As for ‘transformation’, a word that features frequently in the recently agreed Sustainable Development Goals, the concept is rarely carefully defined. Instead it is usually taken to mean change that is ‘unprecedented’ or simply large in its scope and ambition.

To mean anything, transformation needs to be more precisely described as change that specifically addresses the structural distribution of power and resources.

It is no wonder then that the phrase ‘transformative leadership’ can become at best pretty meaningless and at worst perpetuate an understanding of social change that is based largely on notions of individualistic reform ‘champions’. It is not a term that recognises the ‘civic origins of progressive change’ – the transformative leadership that manifests itself as a collective effort.

Yet it’s clear that only collective action will be able to address the kinds of complex problems that beset our modern world. Our current national and global governance arrangements are simply not fit for purpose and only sustained pressure on governments produced by coalitions and social movements can effectively challenge the structural obstacles to progressive social change.

The role of universities

What role does this view of transformative – or developmental – leadership assign to universities? Increasingly academics from a range of disciplines work alongside practitioners and policy-makers, and in partnership with governments, aid agencies and NGOs.

They collect evidence that brings precision to terms such as ‘transformative leadership’; this, in turn, helps illuminate the processes of social change and, hopefully, translates into practical interventions that promote more change, more effectively.

Universities and their staff do this in a number of ways:

  • They build more robust theoretical foundations and evidence bases to describe how social change happens and what role different actors and collective action play in the process.
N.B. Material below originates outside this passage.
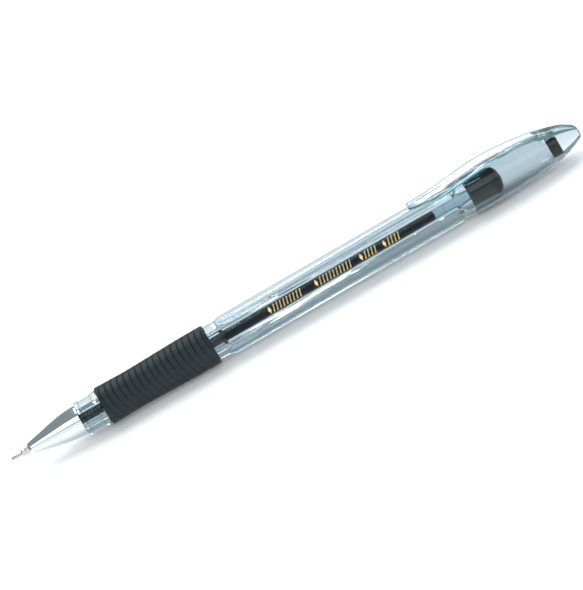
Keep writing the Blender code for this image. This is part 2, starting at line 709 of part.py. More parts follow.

There is a particular need to explore how multi-level processes are linked and interact in an inter-dependent world.
  • They take part in (and often coordinate) action research. This is a process that supports the learning and reflection of those engaged in social change processes; it helps to document, contextualise and explain how best to support transformative leadership and collective action.
  • The institutional framework of universities helps to create professional development opportunities for practitioners to share and develop their knowledge of how social change comes about and explore what their role and contribution might be. This helps create new generations of leadership beyond the student cohorts of academia.
  • Practitioners are now more often invited into the classroom to explain the practice and craft of social change in a complex and rapidly changing world, alongside the theory. Current thinking is that university syllabuses should also offer more cross-disciplinary understanding and focus on leadership and mobilisation skills. Inviting activists and practitioners to teach, sharing insights and ‘live’ case studies from the front line is one way of doing this.

At my own institution, a number of ‘practitioner teachers’ help deliver our Masters of International Development course. Students have said they enjoy the vitality of these teachers and their mix of idealism and pragmatism.

Transforming universities

There is a more fundamental quality to universities’ engagement with transformative leadership and social change – the need for universities to transform themselves.

Recent coverage of the Rhodes Must Fall campaign in South Africa and demands for the removal of Cecil Rhodes’ name from a computer room at Oxford University in the UK point to important issues such as institutional racism and privilege. In South Africa, this is part of a more profound questioning of the difference between a university that happens to be based in Africa and a truly African university.

This is about more than who gets the top jobs, although universities are indeed a crucible for the forging of future leaders and leadership networks. However, the role of higher education is increasingly recognised as being key to the development process at a systemic level because it creates a citizenry capable of holding governments to account.

The ultimate purpose of universities in a changing and uncertain world, especially given the fierce competition for students, rankings and funding, gives food for thought.

It is also worth pointing out the dangers of largely locating debates on transformative leadership and social change in a global political economy of knowledge production which is largely shaped by the power and wealth of the global North.

The University of Sydney’s Raewyn Connell has said, for instance, that to understand gender inequality, we need to call on a ‘richer history of gender struggle’ that draws on a much wider historical archive of feminist activism, research and thinking around the world.

By the same token, if we really want to understand how social change happens and where truly transformative leadership comes from, then we need to gather evidence from around the world about the diverse ways in which different communities and cultures conceive of leadership and social change.

The global network of universities is uniquely placed to do this job and their work gives us all a better chance of collectively thinking about and acting to remedy our common problems.